DATA:
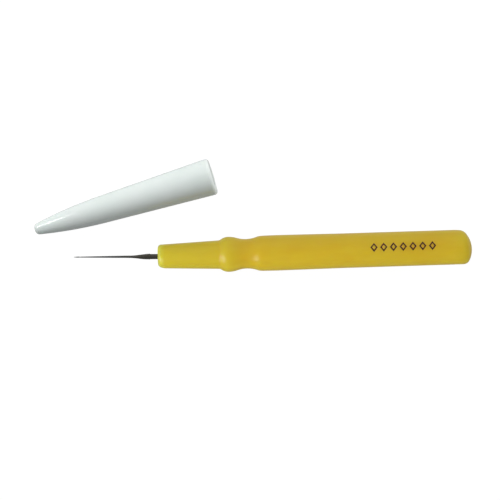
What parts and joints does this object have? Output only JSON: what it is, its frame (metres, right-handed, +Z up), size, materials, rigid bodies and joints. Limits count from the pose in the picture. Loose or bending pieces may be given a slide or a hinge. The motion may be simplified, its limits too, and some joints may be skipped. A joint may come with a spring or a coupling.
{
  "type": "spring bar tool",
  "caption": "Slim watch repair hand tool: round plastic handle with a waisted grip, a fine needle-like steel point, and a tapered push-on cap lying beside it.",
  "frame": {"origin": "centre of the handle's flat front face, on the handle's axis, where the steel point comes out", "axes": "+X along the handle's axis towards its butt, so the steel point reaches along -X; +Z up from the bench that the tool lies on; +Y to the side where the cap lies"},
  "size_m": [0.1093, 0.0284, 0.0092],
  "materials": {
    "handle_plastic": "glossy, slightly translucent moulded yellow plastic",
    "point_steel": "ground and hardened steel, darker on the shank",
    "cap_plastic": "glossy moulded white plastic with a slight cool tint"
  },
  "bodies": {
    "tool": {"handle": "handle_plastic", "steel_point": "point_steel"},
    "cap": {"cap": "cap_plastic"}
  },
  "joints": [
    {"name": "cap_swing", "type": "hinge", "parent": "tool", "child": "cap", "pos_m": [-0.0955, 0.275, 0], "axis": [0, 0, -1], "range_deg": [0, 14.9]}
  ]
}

BRIEF: Reproduce the listing above word for word.

SOLUTION TO THIS TASK:
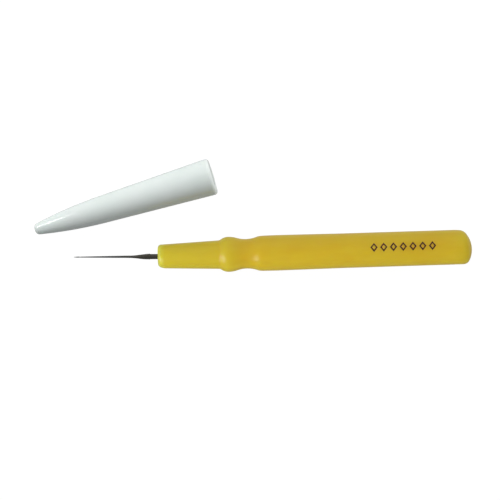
What parts and joints does this object have? Output only JSON: what it is, its frame (metres, right-handed, +Z up), size, materials, rigid bodies and joints. Limits count from the pose in the picture. Loose or bending pieces may be given a slide or a hinge. The motion may be simplified, its limits too, and some joints may be skipped. A joint may come with a spring or a coupling.
{
  "type": "spring bar tool",
  "caption": "Slim watch repair hand tool: round plastic handle with a waisted grip, a fine needle-like steel point, and a tapered push-on cap lying beside it.",
  "frame": {"origin": "centre of the handle's flat front face, on the handle's axis, where the steel point comes out", "axes": "+X along the handle's axis towards its butt, so the steel point reaches along -X; +Z up from the bench that the tool lies on; +Y to the side where the cap lies"},
  "size_m": [0.1093, 0.0284, 0.0092],
  "materials": {
    "handle_plastic": "glossy, slightly translucent moulded yellow plastic",
    "point_steel": "ground and hardened steel, darker on the shank",
    "cap_plastic": "glossy moulded white plastic with a slight cool tint"
  },
  "bodies": {
    "tool": {"handle": "handle_plastic", "steel_point": "point_steel"},
    "cap": {"cap": "cap_plastic"}
  },
  "joints": [
    {"name": "cap_swing", "type": "hinge", "parent": "tool", "child": "cap", "pos_m": [-0.0955, 0.275, 0], "axis": [0, 0, -1], "range_deg": [0, 14.9]}
  ]
}